--- start of LISTED RECORDS ---

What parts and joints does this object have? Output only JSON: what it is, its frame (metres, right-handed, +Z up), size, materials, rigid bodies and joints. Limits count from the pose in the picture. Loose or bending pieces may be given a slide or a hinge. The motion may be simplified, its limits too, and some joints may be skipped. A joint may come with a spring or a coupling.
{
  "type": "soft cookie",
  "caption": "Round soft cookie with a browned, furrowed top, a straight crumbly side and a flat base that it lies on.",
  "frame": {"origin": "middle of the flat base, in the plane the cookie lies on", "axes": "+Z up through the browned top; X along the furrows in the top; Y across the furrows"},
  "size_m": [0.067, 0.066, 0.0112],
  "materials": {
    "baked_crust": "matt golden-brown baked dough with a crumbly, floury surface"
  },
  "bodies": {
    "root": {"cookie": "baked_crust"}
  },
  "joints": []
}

--- end of LISTED RECORDS ---
--- start of LISTED RECORDS ---

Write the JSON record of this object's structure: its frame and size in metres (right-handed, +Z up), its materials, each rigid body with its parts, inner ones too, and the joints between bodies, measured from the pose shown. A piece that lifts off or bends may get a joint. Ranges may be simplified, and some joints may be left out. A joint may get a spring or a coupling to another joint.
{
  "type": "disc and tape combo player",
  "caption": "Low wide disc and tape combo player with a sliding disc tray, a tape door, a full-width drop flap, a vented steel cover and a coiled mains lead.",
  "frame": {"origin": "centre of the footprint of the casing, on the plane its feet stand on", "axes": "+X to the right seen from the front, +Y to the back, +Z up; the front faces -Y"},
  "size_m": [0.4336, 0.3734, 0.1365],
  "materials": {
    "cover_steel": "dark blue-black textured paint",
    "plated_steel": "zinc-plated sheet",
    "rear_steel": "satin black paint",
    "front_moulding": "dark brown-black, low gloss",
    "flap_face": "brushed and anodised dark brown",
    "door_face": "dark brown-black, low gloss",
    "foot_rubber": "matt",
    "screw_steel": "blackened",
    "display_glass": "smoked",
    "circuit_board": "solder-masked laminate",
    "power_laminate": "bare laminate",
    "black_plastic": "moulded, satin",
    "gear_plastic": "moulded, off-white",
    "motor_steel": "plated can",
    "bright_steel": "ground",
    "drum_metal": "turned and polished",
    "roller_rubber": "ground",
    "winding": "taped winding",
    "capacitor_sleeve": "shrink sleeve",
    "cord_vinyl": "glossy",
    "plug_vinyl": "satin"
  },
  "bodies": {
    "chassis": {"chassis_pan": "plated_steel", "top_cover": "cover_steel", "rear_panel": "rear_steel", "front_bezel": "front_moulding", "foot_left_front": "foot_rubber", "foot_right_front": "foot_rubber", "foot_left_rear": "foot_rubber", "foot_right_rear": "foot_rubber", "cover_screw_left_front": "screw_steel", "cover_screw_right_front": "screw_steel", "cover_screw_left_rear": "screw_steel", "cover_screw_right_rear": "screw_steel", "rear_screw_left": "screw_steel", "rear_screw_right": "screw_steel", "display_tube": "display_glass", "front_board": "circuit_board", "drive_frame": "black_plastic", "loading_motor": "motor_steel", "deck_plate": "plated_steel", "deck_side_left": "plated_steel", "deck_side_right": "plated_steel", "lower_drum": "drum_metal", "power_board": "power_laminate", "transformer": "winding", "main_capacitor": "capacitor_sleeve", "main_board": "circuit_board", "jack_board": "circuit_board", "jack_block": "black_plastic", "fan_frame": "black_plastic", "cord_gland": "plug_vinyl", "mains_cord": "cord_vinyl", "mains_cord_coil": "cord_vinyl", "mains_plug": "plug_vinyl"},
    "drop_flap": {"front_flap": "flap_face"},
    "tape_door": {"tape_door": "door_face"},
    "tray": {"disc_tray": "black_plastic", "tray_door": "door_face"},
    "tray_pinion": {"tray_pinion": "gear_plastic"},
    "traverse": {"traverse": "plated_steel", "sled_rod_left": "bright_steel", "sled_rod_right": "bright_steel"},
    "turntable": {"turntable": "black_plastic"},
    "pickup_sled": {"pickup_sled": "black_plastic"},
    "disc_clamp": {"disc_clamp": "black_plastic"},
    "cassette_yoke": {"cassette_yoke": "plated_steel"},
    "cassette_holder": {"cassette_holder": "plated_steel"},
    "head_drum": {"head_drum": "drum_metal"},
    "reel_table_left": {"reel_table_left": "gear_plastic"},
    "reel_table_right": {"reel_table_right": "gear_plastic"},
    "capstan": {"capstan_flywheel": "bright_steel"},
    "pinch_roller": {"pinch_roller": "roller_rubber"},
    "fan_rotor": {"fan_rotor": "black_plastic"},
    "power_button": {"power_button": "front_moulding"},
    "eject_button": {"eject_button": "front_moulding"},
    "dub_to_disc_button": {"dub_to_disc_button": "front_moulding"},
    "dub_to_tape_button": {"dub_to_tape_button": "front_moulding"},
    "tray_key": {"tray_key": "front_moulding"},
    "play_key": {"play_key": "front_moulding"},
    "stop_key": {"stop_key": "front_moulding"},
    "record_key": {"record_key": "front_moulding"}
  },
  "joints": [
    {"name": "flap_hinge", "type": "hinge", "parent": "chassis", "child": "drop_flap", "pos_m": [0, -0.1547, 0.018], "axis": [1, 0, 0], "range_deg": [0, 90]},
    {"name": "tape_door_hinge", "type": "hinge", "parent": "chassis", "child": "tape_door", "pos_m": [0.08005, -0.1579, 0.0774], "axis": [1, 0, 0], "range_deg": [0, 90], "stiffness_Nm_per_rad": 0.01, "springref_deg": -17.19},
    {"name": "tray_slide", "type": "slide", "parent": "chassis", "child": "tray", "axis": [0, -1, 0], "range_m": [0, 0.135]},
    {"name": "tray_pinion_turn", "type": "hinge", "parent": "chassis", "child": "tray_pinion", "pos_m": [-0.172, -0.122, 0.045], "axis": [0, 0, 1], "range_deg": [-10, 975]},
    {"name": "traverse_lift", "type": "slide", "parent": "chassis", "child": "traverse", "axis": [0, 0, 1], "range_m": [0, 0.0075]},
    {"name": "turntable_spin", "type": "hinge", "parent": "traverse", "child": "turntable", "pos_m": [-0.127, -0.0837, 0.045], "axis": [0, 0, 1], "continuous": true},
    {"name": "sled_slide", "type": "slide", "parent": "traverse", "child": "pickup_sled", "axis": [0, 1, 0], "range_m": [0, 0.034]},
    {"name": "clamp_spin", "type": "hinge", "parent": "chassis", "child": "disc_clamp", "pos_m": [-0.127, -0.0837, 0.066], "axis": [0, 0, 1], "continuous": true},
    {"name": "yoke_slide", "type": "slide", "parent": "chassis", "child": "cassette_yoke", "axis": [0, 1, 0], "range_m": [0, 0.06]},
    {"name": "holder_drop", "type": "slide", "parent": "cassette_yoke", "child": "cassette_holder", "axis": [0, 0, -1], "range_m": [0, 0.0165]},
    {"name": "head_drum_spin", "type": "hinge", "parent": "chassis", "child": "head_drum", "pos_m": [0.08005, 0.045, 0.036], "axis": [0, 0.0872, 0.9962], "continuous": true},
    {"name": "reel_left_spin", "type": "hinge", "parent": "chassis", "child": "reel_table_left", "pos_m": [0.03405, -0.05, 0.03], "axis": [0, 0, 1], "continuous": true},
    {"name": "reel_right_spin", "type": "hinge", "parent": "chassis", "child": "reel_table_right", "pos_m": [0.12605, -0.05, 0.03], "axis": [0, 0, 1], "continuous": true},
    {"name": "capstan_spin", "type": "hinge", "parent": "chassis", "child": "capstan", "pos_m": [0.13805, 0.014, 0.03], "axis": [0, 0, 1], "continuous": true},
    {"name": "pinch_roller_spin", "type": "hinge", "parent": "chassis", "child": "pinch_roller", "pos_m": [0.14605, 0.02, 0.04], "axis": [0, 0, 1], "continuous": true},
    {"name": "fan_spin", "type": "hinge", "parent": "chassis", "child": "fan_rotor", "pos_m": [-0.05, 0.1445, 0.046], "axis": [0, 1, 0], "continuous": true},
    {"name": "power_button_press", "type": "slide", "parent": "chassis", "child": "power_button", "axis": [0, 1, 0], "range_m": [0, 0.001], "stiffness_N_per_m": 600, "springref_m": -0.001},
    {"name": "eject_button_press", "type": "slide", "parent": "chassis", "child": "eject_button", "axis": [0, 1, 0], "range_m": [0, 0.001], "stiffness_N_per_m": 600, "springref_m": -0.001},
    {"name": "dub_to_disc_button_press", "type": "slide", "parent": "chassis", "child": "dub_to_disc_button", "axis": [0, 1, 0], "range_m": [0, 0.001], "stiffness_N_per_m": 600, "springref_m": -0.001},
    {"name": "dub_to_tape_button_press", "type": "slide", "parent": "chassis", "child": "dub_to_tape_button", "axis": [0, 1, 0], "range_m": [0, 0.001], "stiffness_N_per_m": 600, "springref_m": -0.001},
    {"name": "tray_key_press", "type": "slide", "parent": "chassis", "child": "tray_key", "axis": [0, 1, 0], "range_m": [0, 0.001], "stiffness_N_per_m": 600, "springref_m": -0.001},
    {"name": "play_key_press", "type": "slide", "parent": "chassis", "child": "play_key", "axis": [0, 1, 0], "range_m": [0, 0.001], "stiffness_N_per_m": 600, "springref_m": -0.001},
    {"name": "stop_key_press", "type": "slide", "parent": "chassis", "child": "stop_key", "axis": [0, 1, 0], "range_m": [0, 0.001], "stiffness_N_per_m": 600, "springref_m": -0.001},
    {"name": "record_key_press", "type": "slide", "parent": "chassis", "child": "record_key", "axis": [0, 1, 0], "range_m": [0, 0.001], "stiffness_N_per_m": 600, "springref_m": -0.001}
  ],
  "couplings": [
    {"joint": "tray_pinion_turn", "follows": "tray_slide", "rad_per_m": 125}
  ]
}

--- end of LISTED RECORDS ---

## WHAT YOU HAVE TO DO:
Check every line of the data, and copy the ones that contain "JSON".

## WORKED SOLUTION:
What parts and joints does this object have? Output only JSON: what it is, its frame (metres, right-handed, +Z up), size, materials, rigid bodies and joints. Limits count from the pose in the picture. Loose or bending pieces may be given a slide or a hinge. The motion may be simplified, its limits too, and some joints may be skipped. A joint may come with a spring or a coupling.
Write the JSON record of this object's structure: its frame and size in metres (right-handed, +Z up), its materials, each rigid body with its parts, inner ones too, and the joints between bodies, measured from the pose shown. A piece that lifts off or bends may get a joint. Ranges may be simplified, and some joints may be left out. A joint may get a spring or a coupling to another joint.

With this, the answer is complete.